Guru is a channel for spiritual knowledge. Jesus repeatedly reminded his disciples of this. “I have not spoken of myself, but the Father who sent me.” The Father is that stream of pure knowledge. Jesus, as an enlightened being, was attuned to that knowledge.
No human being can ever become a guru. Guru is not a human experience, or, better said, guru is not a sensory experience. It is a divine experience to be a guru. A human being allows herself or himself to be used as a channel for receiving and transmitting by the power of powers. Then it happens. Then guru manifests. To do that, a human being must learn to be selfless, must learn to love. Real love expects nothing. That is how genuine gurus live. Selfless love is the basis of their enlightenment, and the basis of their roles as channels of knowledge.
Guru is not the goal. Anyone who establishes himself as a guru to be worshipped, is not a guru. Christ, Buddha, and other great persons did not set up any such example. Guru is like a boat for crossing the river.

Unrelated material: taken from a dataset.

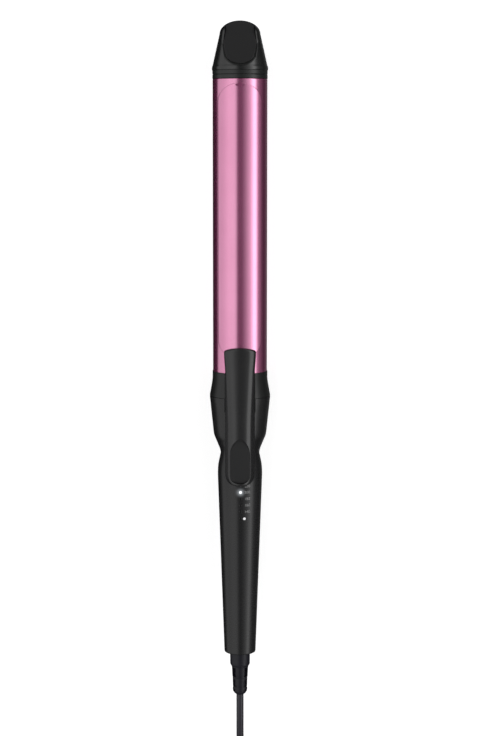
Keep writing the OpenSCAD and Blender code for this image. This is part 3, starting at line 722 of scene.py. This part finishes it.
# ---------------------------------------------------------------- cool tip
TIP_DOME_R, TIP_DOME_H = 11.9, 7.8
FLAT_TILT = math.radians(24.5)
FLAT_Y, FLAT_H = 176.6, 13.4
PAD_T = 0.8
TIP_LINE = (
    [(RIM_R - 0.2, TIP_LOW_Y), (RIM_R, TIP_LOW_Y + 0.2), (RIM_R, TIP_LOW_Y + 1.3)]
    + bend((RIM_R, TIP_LOW_Y + 1.3), (RIM_R, TIP_LOW_Y + 2.0), (RIM_R - 0.45, TIP_LOW_Y + 2.9), 6)
    + [(mix(RIM_R - 0.45, TIP_DOME_R, t), mix(TIP_LOW_Y + 2.9, TIP_END_Y - TIP_DOME_H, t))
       for t in np.linspace(0, 1, 40)[1:-1]]
    + arc((0, TIP_END_Y - TIP_DOME_H), TIP_DOME_R, TIP_DOME_H, 0, 89.2, 26)
)


def flat_height(x, y):
    """Height of the finger pad's face above the axis: a tilted plane, crowned a little."""
    return FLAT_H + PAD_T / math.cos(FLAT_TILT) - (y - FLAT_Y) * math.tan(FLAT_TILT) - 0.2 * (x / 9.7) ** 2


def tip_radius(y):
    return radius_on(TIP_LINE, y)


POCKET_W, POCKET_LOW, POCKET_LEN, POCKET_RIM = 9.8, FLAT_Y, 8.8, 1.15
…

It is important to have a good boat and it is very dangerous to have a boat that is leaking. The boat brings you across the river. When the river is crossed the boat is no longer necessary. You don’t hang onto the boat after completing the journey, and you certainly don’t worship the boat.
Many times students come to the guru with a preconceived idea of what the guru should be like. They come with expectations of what the guru is there to do for them. Perhaps the students think the guru should give them much attention, or make decisions for them, or take on troubles they have created for themselves. Sometimes the students think the guru should behave in a certain way. When these expectations and preconceived images are not met, the student becomes upset and may even leave the guru.

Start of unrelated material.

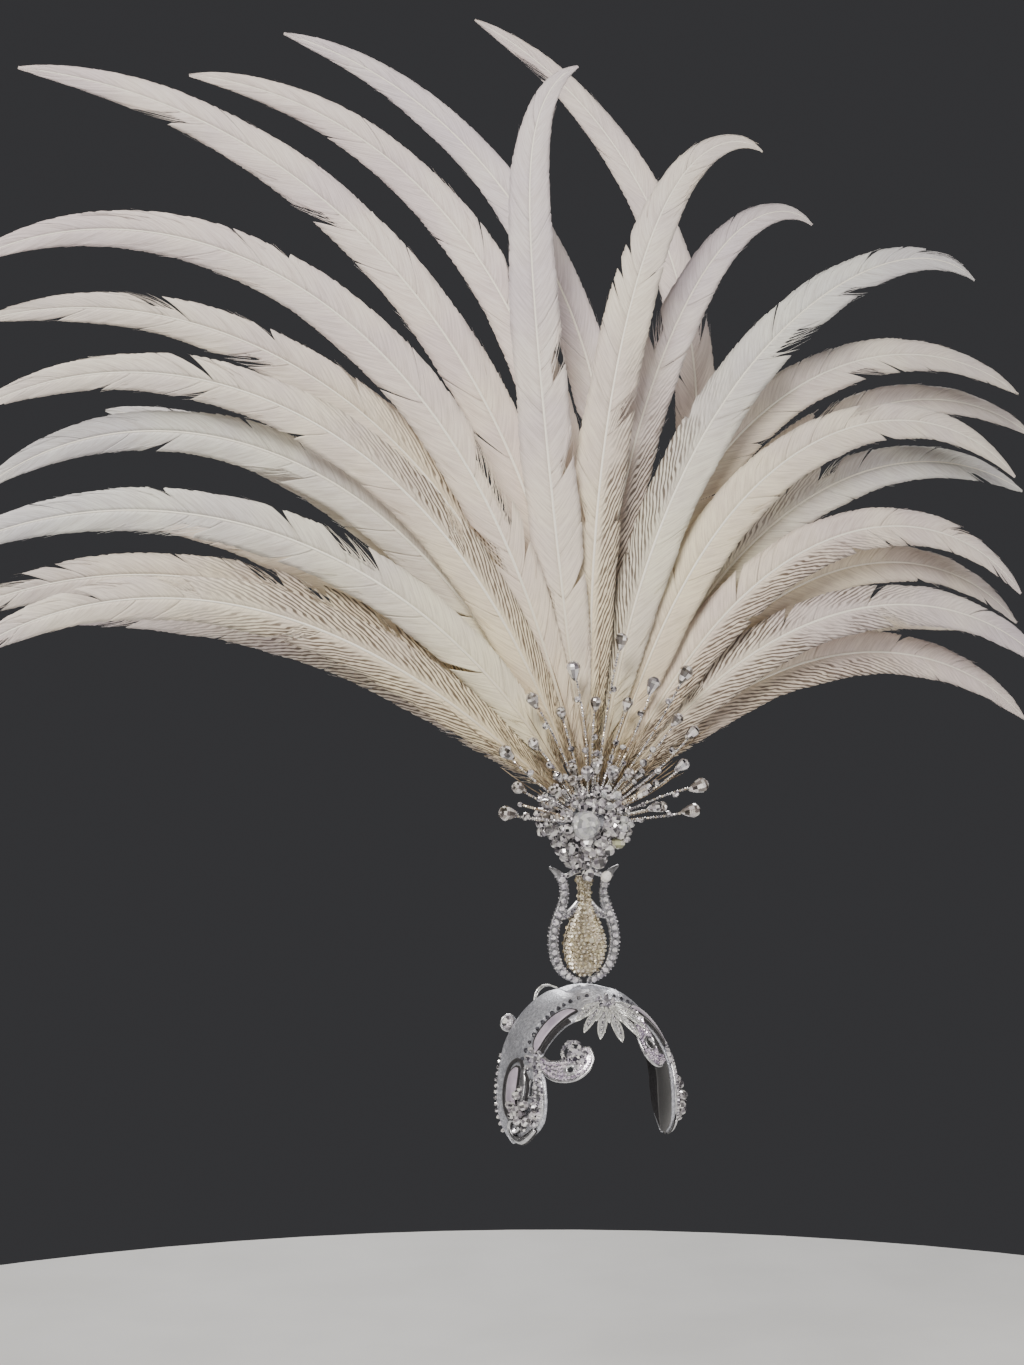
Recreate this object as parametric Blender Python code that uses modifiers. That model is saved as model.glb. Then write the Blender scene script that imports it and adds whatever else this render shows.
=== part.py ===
"""Feathered headdress: a silver band over the crown, a lyre-shaped stem, a cup of crystals and a fan of
long white tail feathers in rows. Metres, +Z up. The wearer faces -Y, and the wearer's left is +X.
The origin is where the band rests on the crown of the head, at the middle of its inner face."""
import math
from collections import namedtuple

import bmesh
import bpy
from mathutils import Matrix, Vector

# Fits between pieces
SEAM_GAP = 0.0003

# The head that the band is shaped to: an ellipsoid whose top is at the origin
HEAD_HALF_WIDTH = 0.073
HEAD_HALF_DEPTH = 0.095
HEAD_CROWN_HEIGHT = 0.092

# Band and what is laid on it
BAND_THICKNESS = 0.0024
TRIM_THICKNESS = 0.0016
SCROLL_THICKNESS = 0.0020
SCROLL_LENGTH = 0.046
PALMETTE_LENGTH = 0.042
PALMETTE_PETALS = 7
PALMETTE_SPREAD = 170.0
PALMETTE_AHEAD = 28.0
PALMETTE_RISE = 0.0045
EAR_SCROLL_WIDTH = 0.0048
BUTTON_RADIUS = 0.0080
BUTTON_THICKNESS = 0.0035
BUTTON_AROUND = 49.0
LOOP_WIRE_RADIUS = 0.0008
LOOP_RISE = 0.008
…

This is not the proper way to approach a teacher. A student should not be filled with expectations and preconceived images, but with a burning desire to learn, and with firm determination. Then there will be no difficulty. The guru and the disciple can then do their work accordingly.
The spiritual seeker should not worry about who the guru is, or what the guru will do. The seeker’s first concern is getting prepared, organizing her or his life and thoughts in a spiritually healthy way, and then working toward a way of life that simplifies and purifies. At the right time the master will be there.
Once the guru has arrived, the methods and behavior of the guru should not be the disciple’s concern. The disciple’s work is to act on the instructions and teachings of the master, and at the same time work toward more and more selflessness and surrender of the ego. It is the ego that is the principle barrier to enlightenment.
A spiritual master’s ways of teaching are many and sometimes mysterious. To one student the guru may show much attention, spending much time with a student, even doting on a particular student. Another student may be utterly ignored by the master. It doesn’t matter. Each student is getting a teaching, and because of the insight of the master, just the right teaching at the right time. The guru is not in a student’s life to give the student what the student thinks she wants, but rather to give what is needed to progress spiritually. . . .
The guru does not operate from what seems fair, or outwardly appropriate. He is not constrained to such cultural amenities. He can seem harsh, even brutal. He will put students in situations that make no sense, or are very uncomfortable. He will say things that won’t make any sense for months. He will ask things of students that students think are impossible. Everything the guru is doing is for the growth of the student. The student need only have faith in that fact.
The guru also teaches without words or actions. As the disciple learns to surrender and move the ego out of the way, and grows more selfless, the ability to learn intuitively from the guru grows. The student learns in the cave of silence. It is like tuning into the guru’s frequency or plugging into that stream of knowledge. The guru is always working from there. The disciple’s role is to gradually learn to also work from that place. The disciple learns this by doing all duties with love, by being non-attached, and by surrendering. The disciple should always be striving to purify and prepare for more and greater knowledge. Then God will say, “I want to enter this living temple that you are.” Remove the impurities and you will find that the one who wants to know reality is the source of reality.
There is also the activity of grace. Grace is the impulse or the impetus of the energy to dispel darkness. There is the grace of the scriptures, from the wisdom that has passed down from others. There is the grace of the teacher, who imparts that wisdom and helps bring it to life in the student. There is the grace of God, or pure consciousness, that is alive and everpresent in everyone’s life. Integral to these three graces is the grace of oneself, having the will to undertake a purposeful journey in life, to do the spiritual work of life, and to prepare oneself.
- Swami Rama in Sacred Journey:Living Purposefully and Dying Gracefully.